Objective: Every entry must be copied word for word.
Start of Entries
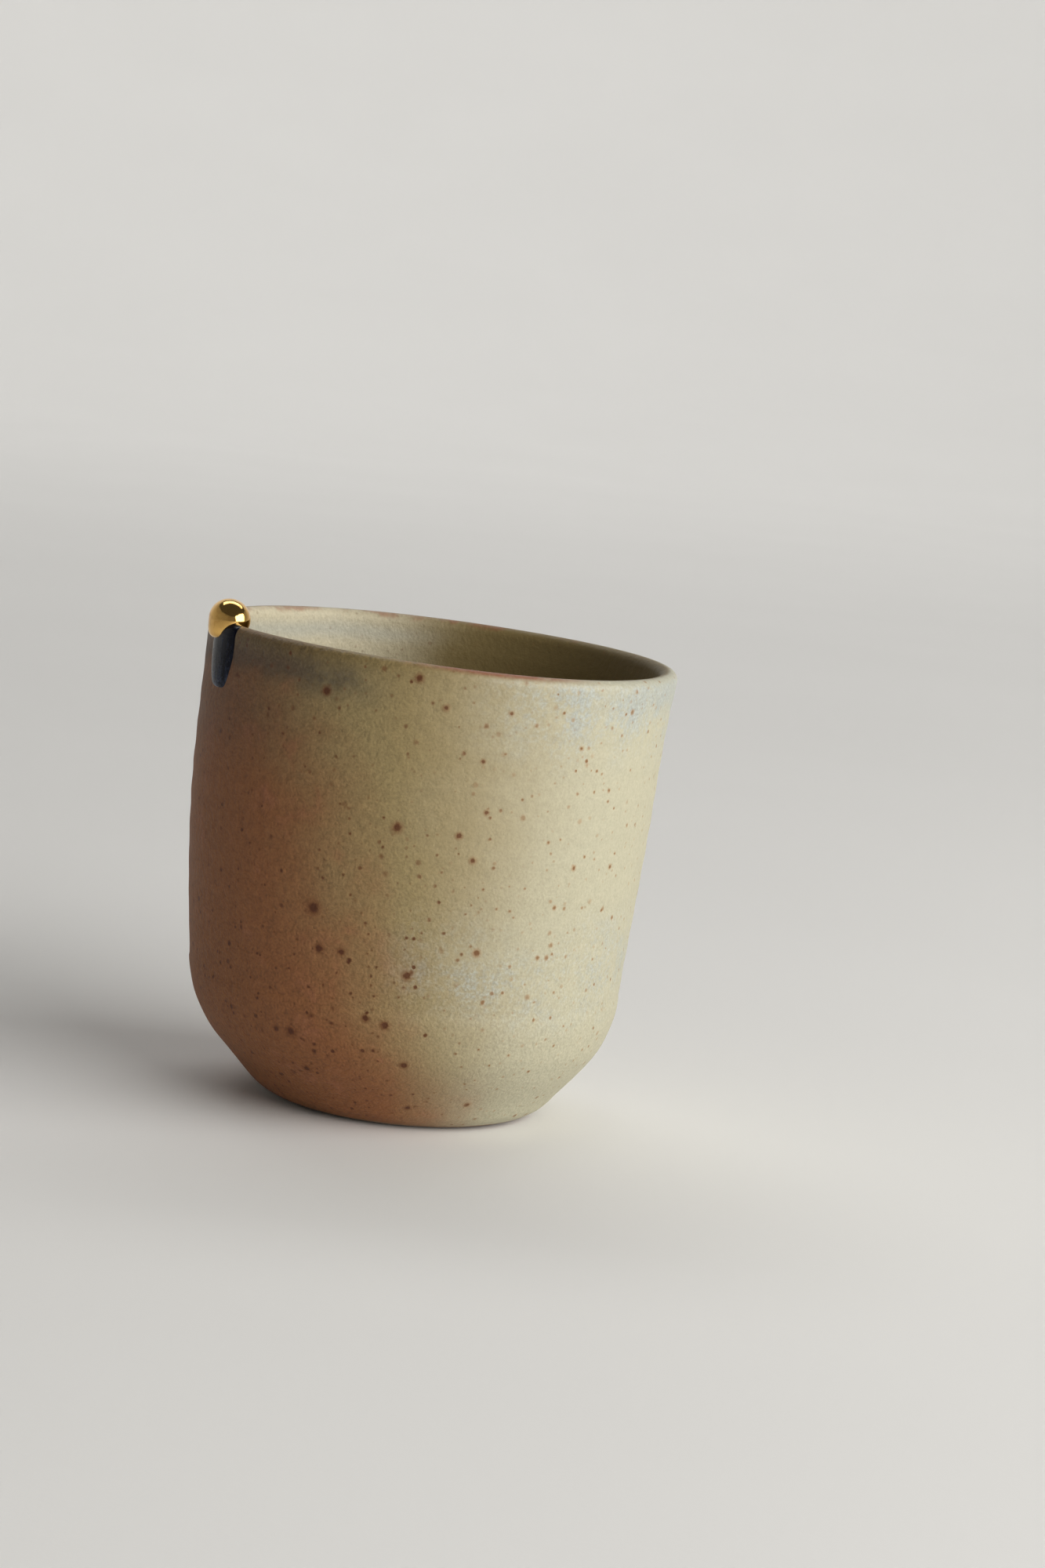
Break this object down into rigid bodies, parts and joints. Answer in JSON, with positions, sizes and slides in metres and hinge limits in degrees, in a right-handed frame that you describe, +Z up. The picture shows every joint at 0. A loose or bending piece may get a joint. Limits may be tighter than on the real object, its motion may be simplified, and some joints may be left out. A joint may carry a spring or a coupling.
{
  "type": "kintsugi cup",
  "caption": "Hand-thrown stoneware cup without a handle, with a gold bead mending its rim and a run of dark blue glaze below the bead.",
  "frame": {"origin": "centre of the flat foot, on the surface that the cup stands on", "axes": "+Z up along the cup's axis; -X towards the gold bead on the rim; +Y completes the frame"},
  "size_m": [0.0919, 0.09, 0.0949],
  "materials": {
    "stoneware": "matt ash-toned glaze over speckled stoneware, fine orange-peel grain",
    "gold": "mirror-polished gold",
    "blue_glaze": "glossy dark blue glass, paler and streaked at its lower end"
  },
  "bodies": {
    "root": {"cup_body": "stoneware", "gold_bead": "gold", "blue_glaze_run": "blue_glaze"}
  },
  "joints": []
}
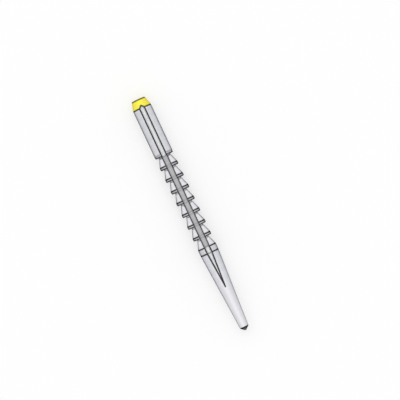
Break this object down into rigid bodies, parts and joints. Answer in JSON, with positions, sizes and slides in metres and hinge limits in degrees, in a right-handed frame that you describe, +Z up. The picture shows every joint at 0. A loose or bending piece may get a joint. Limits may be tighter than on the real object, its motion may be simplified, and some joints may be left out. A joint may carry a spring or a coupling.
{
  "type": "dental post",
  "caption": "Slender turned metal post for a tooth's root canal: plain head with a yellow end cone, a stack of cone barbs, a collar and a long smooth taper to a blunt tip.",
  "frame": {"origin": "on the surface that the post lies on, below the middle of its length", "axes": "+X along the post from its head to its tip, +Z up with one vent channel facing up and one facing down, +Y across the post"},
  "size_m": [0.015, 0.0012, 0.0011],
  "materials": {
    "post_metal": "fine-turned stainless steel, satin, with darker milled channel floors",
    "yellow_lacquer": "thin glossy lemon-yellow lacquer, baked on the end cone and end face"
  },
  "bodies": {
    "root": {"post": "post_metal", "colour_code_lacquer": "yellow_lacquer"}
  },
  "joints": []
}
End of Entries
Answer to this problem:
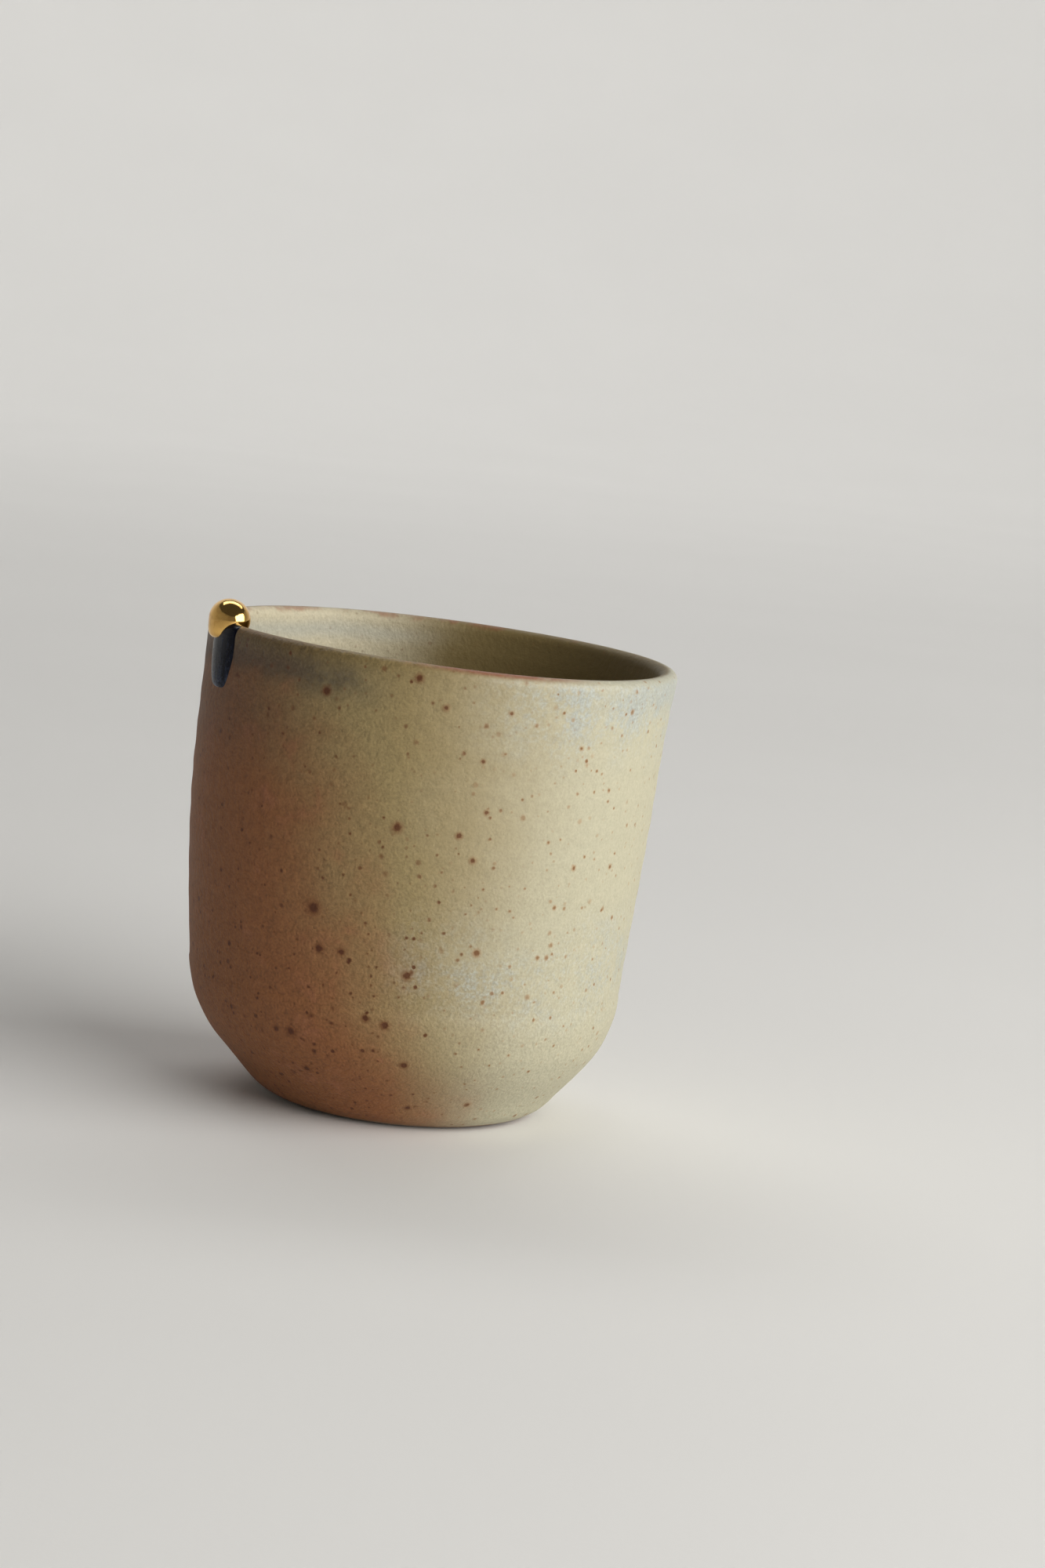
Break this object down into rigid bodies, parts and joints. Answer in JSON, with positions, sizes and slides in metres and hinge limits in degrees, in a right-handed frame that you describe, +Z up. The picture shows every joint at 0. A loose or bending piece may get a joint. Limits may be tighter than on the real object, its motion may be simplified, and some joints may be left out. A joint may carry a spring or a coupling.
{
  "type": "kintsugi cup",
  "caption": "Hand-thrown stoneware cup without a handle, with a gold bead mending its rim and a run of dark blue glaze below the bead.",
  "frame": {"origin": "centre of the flat foot, on the surface that the cup stands on", "axes": "+Z up along the cup's axis; -X towards the gold bead on the rim; +Y completes the frame"},
  "size_m": [0.0919, 0.09, 0.0949],
  "materials": {
    "stoneware": "matt ash-toned glaze over speckled stoneware, fine orange-peel grain",
    "gold": "mirror-polished gold",
    "blue_glaze": "glossy dark blue glass, paler and streaked at its lower end"
  },
  "bodies": {
    "root": {"cup_body": "stoneware", "gold_bead": "gold", "blue_glaze_run": "blue_glaze"}
  },
  "joints": []
}
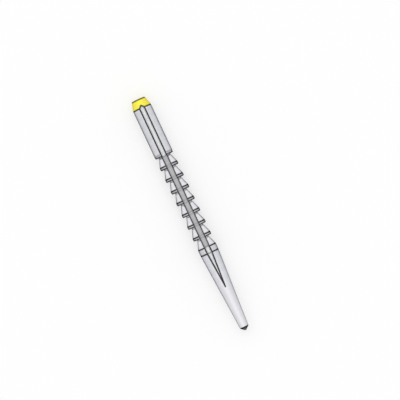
Break this object down into rigid bodies, parts and joints. Answer in JSON, with positions, sizes and slides in metres and hinge limits in degrees, in a right-handed frame that you describe, +Z up. The picture shows every joint at 0. A loose or bending piece may get a joint. Limits may be tighter than on the real object, its motion may be simplified, and some joints may be left out. A joint may carry a spring or a coupling.
{
  "type": "dental post",
  "caption": "Slender turned metal post for a tooth's root canal: plain head with a yellow end cone, a stack of cone barbs, a collar and a long smooth taper to a blunt tip.",
  "frame": {"origin": "on the surface that the post lies on, below the middle of its length", "axes": "+X along the post from its head to its tip, +Z up with one vent channel facing up and one facing down, +Y across the post"},
  "size_m": [0.015, 0.0012, 0.0011],
  "materials": {
    "post_metal": "fine-turned stainless steel, satin, with darker milled channel floors",
    "yellow_lacquer": "thin glossy lemon-yellow lacquer, baked on the end cone and end face"
  },
  "bodies": {
    "root": {"post": "post_metal", "colour_code_lacquer": "yellow_lacquer"}
  },
  "joints": []
}